Cara Ursula ti scrivo, così mi distraggo un po’ avrebbe cantato Lucio Dalla. Solo che stavolta, a scrivere, sono in tre: Emmanuel Macron, Giorgia Meloni e Friedrich Merz. Un trio che, se non fosse tutto vero, sembrerebbe il cast di un film politico europeo dalle tinte surreali. E invece è proprio la realtà di questi giorni a Bruxelles: tra bozze che volano da una capitale all’altra, telefonate sottotraccia e parole limate con il cesello, la strana alleanza tra Francia, Italia e Germania si prepara a consegnare alla presidente della Commissione europea una lettera che suona tanto come una carezza piena di spine.
Perché il messaggio è uno solo, ma chiarissimo: cara Ursula, se vuoi che la prossima legislatura abbia un senso, dovrai ascoltarci. E fare i conti con la competitività. Un modo educato – ma non troppo – per dire che l’Europa dei vincoli e delle transizioni a tappe forzate non funziona più. E soprattutto non regge il confronto con le superpotenze. Né con le fabbriche che chiudono.
Il primo a voler scrivere a Bruxelles è stato Macron. Succede nei giorni del disgelo con Meloni, lo stesso in cui i due si stringono la mano a Palazzo Chigi, il 3 giugno. Il duello infinito tra i due – iniziato nel 2022, continuato tra parole al vetriolo e sorrisi finti – viene accantonato. “Facciamo qualcosa insieme”, propone Macron. Meloni accetta. E Friedrich Merz – volto della nuova Cdu, erede di Scholz per interposta opposizione – entra nel gioco. Risultato? Una lettera a tre mani per scuotere la Commissione. E la sua presidente, che guarda il mondo da dietro i suoi occhiali d’acciaio e che fino a pochi mesi fa sembrava intoccabile.
Ma il vento è cambiato.
Le capitali si scambiano bozze anche durante il weekend. L’idea era quella di arrivare al Consiglio europeo di fine giugno con la missiva già pronta. Poi si è deciso di prendersi qualche giorno in più. Perché le parole, in diplomazia, sono armi affilate. E perché l’obiettivo è ambizioso: riscrivere le priorità politiche dell’intero continente. A partire dall’industria. Dall’auto. Dalla transizione verde che rischia di spezzare le gambe all’economia.
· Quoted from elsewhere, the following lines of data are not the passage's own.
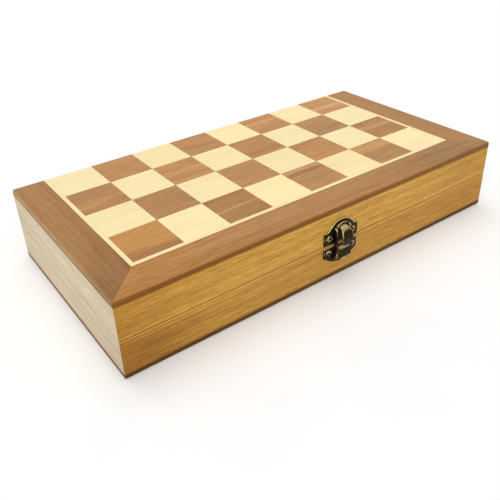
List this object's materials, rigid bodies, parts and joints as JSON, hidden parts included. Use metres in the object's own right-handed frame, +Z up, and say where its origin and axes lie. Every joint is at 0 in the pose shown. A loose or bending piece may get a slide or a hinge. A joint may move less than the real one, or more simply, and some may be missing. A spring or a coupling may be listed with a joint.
{
  "type": "folding chess box",
  "caption": "Closed folding wooden chess box with inlaid playing faces, a hooked swing latch, butt hinges and turned chessmen stored in slotted trays.",
  "frame": {"origin": "middle of the flat underside of the closed box", "axes": "+X along the box, +Z up, the latch is on the -Y side and the hinges on the +Y side"},
  "size_m": [0.3, 0.1599, 0.052],
  "materials": {
    "oak": "satin lacquer over golden wood with fine dark streaks",
    "ash": "satin lacquer over pale wood",
    "walnut": "satin lacquer over mid-brown veneer",
    "maple": "satin lacquer over pale veneer",
    "flocked_foam": "matt dark green flock",
    "boxwood": "polished pale turned wood",
    "sheesham": "polished dark turned wood",
    "aged_brass": "dark antique finish with edges worn bright",
    "brass": "plain polished brass"
  },
  "bodies": {
    "base": {"base_front_wall": "oak", "base_rear_wall": "oak", "base_left_wall": "ash", "base_right_wall": "ash", "base_border_front": "walnut", "base_border_left": "walnut", "base_border_right": "walnut", "base_board_panel": "maple", "base_insert": "flocked_foam", "dark_king": "sheesham", "dark_queen": "sheesham", "dark_rook_1": "sheesham", "dark_rook_2": "sheesham", "dark_knight_1": "sheesham", "dark_knight_2": "sheesham", "dark_bishop_1": "sheesham", "dark_bishop_2": "sheesham", "dark_pawn_1": "sheesham", "dark_pawn_2": "sheesham", "dark_pawn_3": "sheesham", "dark_pawn_4": "sheesham", "dark_pawn_5": "sheesham", "dark_pawn_6": "sheesham", "dark_pawn_7": "sheesham", "dark_pawn_8": "sheesham", "hinge_left_lower_leaf": "brass", "hinge_left_pin": "brass", "hinge_right_lower_leaf": "brass", "hinge_right_pin": "brass", "latch_lower_plate": "aged_brass", "latch_pin": "aged_brass"},
    "lid": {"lid_front_wall": "oak", "lid_rear_wall": "oak", "lid_left_wall": "ash", "lid_right_wall": "ash", "lid_border_front": "walnut", "lid_border_left": "walnut", "lid_border_right": "walnut", "lid_board_panel": "maple", "lid_insert": "flocked_foam", "light_king": "boxwood", "light_queen": "boxwood", "light_rook_1": "boxwood", "light_rook_2": "boxwood", "light_knight_1": "boxwood", "light_knight_2": "boxwood", "light_bishop_1": "boxwood", "light_bishop_2": "boxwood", "light_pawn_1": "boxwood", "light_pawn_2": "boxwood", "light_pawn_3": "boxwood", "light_pawn_4": "boxwood", "light_pawn_5": "boxwood", "light_pawn_6": "boxwood", "light_pawn_7": "boxwood", "light_pawn_8": "boxwood", "hinge_left_upper_leaf": "brass", "hinge_right_upper_leaf": "brass", "latch_upper_plate": "aged_brass"},
    "latch_bail": {"latch_bail": "aged_brass"}
  },
  "joints": [
    {"name": "lid_hinge", "type": "hinge", "parent": "base", "child": "lid", "pos_m": [0, 0.0752, 0.026], "axis": [-1, 0, 0], "range_deg": [0, 180]},
    {"name": "bail_swing", "type": "hinge", "parent": "base", "child": "latch_bail", "pos_m": [0.0025, -0.0775, 0.0152], "axis": [1, 0, 0], "range_deg": [0, 110]}
  ]
}
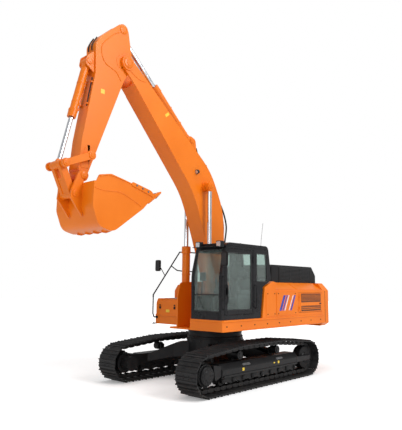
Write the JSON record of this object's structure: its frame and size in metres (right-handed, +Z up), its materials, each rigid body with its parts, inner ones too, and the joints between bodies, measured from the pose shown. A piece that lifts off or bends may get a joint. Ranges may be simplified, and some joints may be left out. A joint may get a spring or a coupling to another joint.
{
  "type": "crawler excavator",
  "caption": "Large crawler excavator with a raised bent boom, arm and bucket on hydraulic cylinders, a swinging cab and engine house, and a tracked undercarriage.",
  "frame": {"origin": "on the ground, at the middle of the machine's bounding box; the swing axis stands 0.66 m behind it", "axes": "+Z up, the front with the boom towards -Y, the operator's left with the cab towards +X"},
  "size_m": [3.295, 8.47, 8.07],
  "materials": {
    "orange_paint": "semi-gloss orange paint",
    "black_paint": "satin black paint",
    "cab_black": "semi-gloss black paint",
    "track_steel": "dark worn steel",
    "glass": "tinted glass",
    "chrome_rod": "hard chrome",
    "grey_metal": "bare metal",
    "seat_fabric": "woven cloth"
  },
  "bodies": {
    "undercarriage": {"track_left": "track_steel", "track_right": "track_steel", "track_frame_left": "black_paint", "track_frame_right": "black_paint", "sprocket_left": "black_paint", "sprocket_right": "black_paint", "travel_motor_left": "black_paint", "travel_motor_right": "black_paint", "idler_left": "black_paint", "idler_right": "black_paint", "lower_rollers_left": "black_paint", "lower_rollers_right": "black_paint", "carrier_roller_left_front": "black_paint", "carrier_roller_left_rear": "black_paint", "carrier_roller_right_front": "black_paint", "carrier_roller_right_rear": "black_paint", "carbody": "black_paint", "slew_ring": "black_paint"},
    "upper": {"upper_frame": "orange_paint", "counterweight": "orange_paint", "engine_house": "orange_paint", "engine_block": "grey_metal", "fuel_tank": "orange_paint", "tool_box": "orange_paint", "left_fender": "orange_paint", "handrail": "black_paint", "mirror_right": "black_paint", "mirror_left": "black_paint", "cab_shell": "cab_black", "windscreen": "glass", "cab_rear_glass": "glass", "cab_right_glass": "glass", "cab_quarter_glass": "glass", "control_console": "black_paint", "operator_seat": "seat_fabric", "cab_lamp_bar": "black_paint"},
    "cab_door": {"cab_door": "cab_black", "cab_door_glass": "glass"},
    "left_rear_door": {"left_rear_door": "orange_paint"},
    "right_rear_door": {"right_rear_door": "orange_paint"},
    "engine_hood": {"engine_hood": "black_paint"},
    "tool_box_lid": {"tool_box_lid": "orange_paint"},
    "boom": {"boom": "orange_paint"},
    "boom_barrels": {"boom_cylinder_left_barrel": "orange_paint", "boom_cylinder_right_barrel": "orange_paint"},
    "boom_rods": {"boom_cylinder_left_rod": "chrome_rod", "boom_cylinder_right_rod": "chrome_rod"},
    "arm_barrel": {"arm_cylinder_barrel": "orange_paint"},
    "arm_rod": {"arm_cylinder_rod": "chrome_rod"},
    "arm": {"arm": "orange_paint"},
    "bucket_barrel": {"bucket_cylinder_barrel": "orange_paint"},
    "bucket_rod": {"bucket_cylinder_rod": "chrome_rod"},
    "rocker": {"rocker_left": "orange_paint", "rocker_right": "orange_paint"},
    "bucket_link": {"bucket_link": "orange_paint"},
    "bucket": {"bucket": "orange_paint"}
  },
  "joints": [
    {"name": "swing", "type": "hinge", "parent": "undercarriage", "child": "upper", "pos_m": [0, 0.66, 1.25], "axis": [0, 0, 1], "continuous": true},
    {"name": "boom", "type": "hinge", "parent": "upper", "child": "boom", "pos_m": [0, 0.66, 2.15], "axis": [-1, 0, 0], "range_deg": [-97, 5]},
    {"name": "boom_cylinders", "type": "hinge", "parent": "upper", "child": "boom_barrels", "pos_m": [0, -0.04, 1.62], "axis": [-1, 0, 0], "range_deg": [-101, 7]},
    {"name": "boom_rods", "type": "slide", "parent": "boom_barrels", "child": "boom_rods", "axis": [0, 0, 1], "range_m": [-1.36, 0.09]},
    {"name": "arm", "type": "hinge", "parent": "boom", "child": "arm", "pos_m": [0, -2.63, 7.18], "axis": [1, 0, 0], "range_deg": [-95, 12]},
    {"name": "arm_cylinder", "type": "hinge", "parent": "boom", "child": "arm_barrel", "pos_m": [0, -0.44, 5.9], "axis": [1, 0, 0], "range_deg": [-8, 8]},
    {"name": "arm_rod", "type": "slide", "parent": "arm_barrel", "child": "arm_rod", "axis": [0, -0.7481, 0.6636], "range_m": [-1.18, 0.16]},
    {"name": "bucket", "type": "hinge", "parent": "arm", "child": "bucket", "pos_m": [0, -3.66, 4.455], "axis": [1, 0, 0], "range_deg": [-125, 22]},
    {"name": "bucket_cylinder", "type": "hinge", "parent": "arm", "child": "bucket_barrel", "pos_m": [0, -3.56, 6.93], "axis": [1, 0, 0], "range_deg": [-4, 4]},
    {"name": "bucket_rod", "type": "slide", "parent": "bucket_barrel", "child": "bucket_rod", "axis": [0, -0.2356, -0.9719], "range_m": [-0.92, 0.18]},
    {"name": "rocker", "type": "hinge", "parent": "arm", "child": "rocker", "pos_m": [0, -3.54, 4.88], "axis": [1, 0, 0], "range_deg": [-90, 17]},
    {"name": "bucket_link", "type": "hinge", "parent": "bucket", "child": "bucket_link", "pos_m": [0, -3.85, 4.06], "axis": [1, 0, 0], "range_deg": [-18, 92]},
    {"name": "cab_door", "type": "hinge", "parent": "upper", "child": "cab_door", "pos_m": [1.4825, 0.31, 1.66], "axis": [0, 0, 1], "range_deg": [0, 150]},
    {"name": "left_rear_door", "type": "hinge", "parent": "upper", "child": "left_rear_door", "pos_m": [1.5025, 2.308, 1.62], "axis": [0, 0, -1], "range_deg": [0, 110]},
    {"name": "right_rear_door", "type": "hinge", "parent": "upper", "child": "right_rear_door", "pos_m": [-1.5025, 2.308, 1.62], "axis": [0, 0, 1], "range_deg": [0, 110]},
    {"name": "engine_hood", "type": "hinge", "parent": "upper", "child": "engine_hood", "pos_m": [0, 1.58, 2.4003], "axis": [1, 0, 0], "range_deg": [0, 60]},
    {"name": "tool_box_lid", "type": "hinge", "parent": "upper", "child": "tool_box_lid", "pos_m": [-1, 0.6318, 1.964], "axis": [-1, 0, 0], "range_deg": [0, 80]}
  ],
  "couplings": [
    {"joint": "boom_cylinders", "follows": "boom", "ratio": 1.019},
    {"joint": "boom_rods", "follows": "boom", "m_per_rad": 0.7921},
    {"joint": "arm_cylinder", "follows": "arm", "ratio": 0.063},
    {"joint": "arm_rod", "follows": "arm", "m_per_rad": 0.6875},
    {"joint": "bucket_cylinder", "follows": "bucket", "ratio": 0.01},
    {"joint": "bucket_rod", "follows": "bucket", "m_per_rad": 0.4011},
    {"joint": "rocker", "follows": "bucket", "ratio": 0.68},
    {"joint": "bucket_link", "follows": "bucket", "ratio": -0.709}
  ]
}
Tre i punti su cui gli autori della lettera hanno già trovato un’intesa. Il primo: neutralità tecnologica. Che vuol dire libertà di scelta su come ridurre le emissioni. Auto elettriche, sì, ma anche biocarburanti, idrogeno, e-fuels. Il secondo: strumenti finanziari flessibili, perché il Green Deal costa e non tutti i Paesi hanno lo stesso margine di manovra. Il terzo: difesa e spazio come nuove frontiere su cui investire. Perché il mondo cambia, e l’Europa deve svegliarsi.
Su altri temi, invece, le frizioni restano. Parigi vuole incentivi europei per l’auto elettrica. Roma non dice no, ma chiede parità di trattamento per le soluzioni alternative. Berlino è più prudente. Poi c’è la grana Mercosur: l’accordo con i Paesi sudamericani che piace alla Germania, fa storcere il naso a Parigi e lascia Roma nel mezzo, a fare da equilibratrice.
In sottofondo, il peso politico dell’iniziativa è evidente. Non è solo una lista della spesa. È una mossa. Una sfida. Un cartellino giallo indirizzato a von der Leyen, che cerca la conferma al secondo mandato e non può permettersi di ignorare tre potenze fondatrici dell’Unione. Un segnale che non sfugge nemmeno ai socialisti e ai verdi, che spingono in senso contrario: vogliono la linea dura, emissioni zero entro il 2050, costi quel che costi.
Von der Leyen sarà a Roma il 10 luglio per la conferenza sull’Ucraina. E parteciperà anche a un incontro organizzato da Confindustria insieme al Medef francese. Il tema? Sviluppo e competitività, ovviamente. Difficile immaginare un contesto più carico di attese – e trappole.
Nel frattempo, la lettera è pronta. O quasi. Tre firme. Tante aspettative. E un ritornello che potrebbe suonare familiare: L’anno che verrà, sperano tutti, sarà quello di una nuova politica industriale. Ma per ora resta la sensazione che a Bruxelles stia andando in scena un grande ritorno del teatro delle lettere. Quelle che iniziano con Cara Ursula e finiscono con distinti saluti, ma decisi.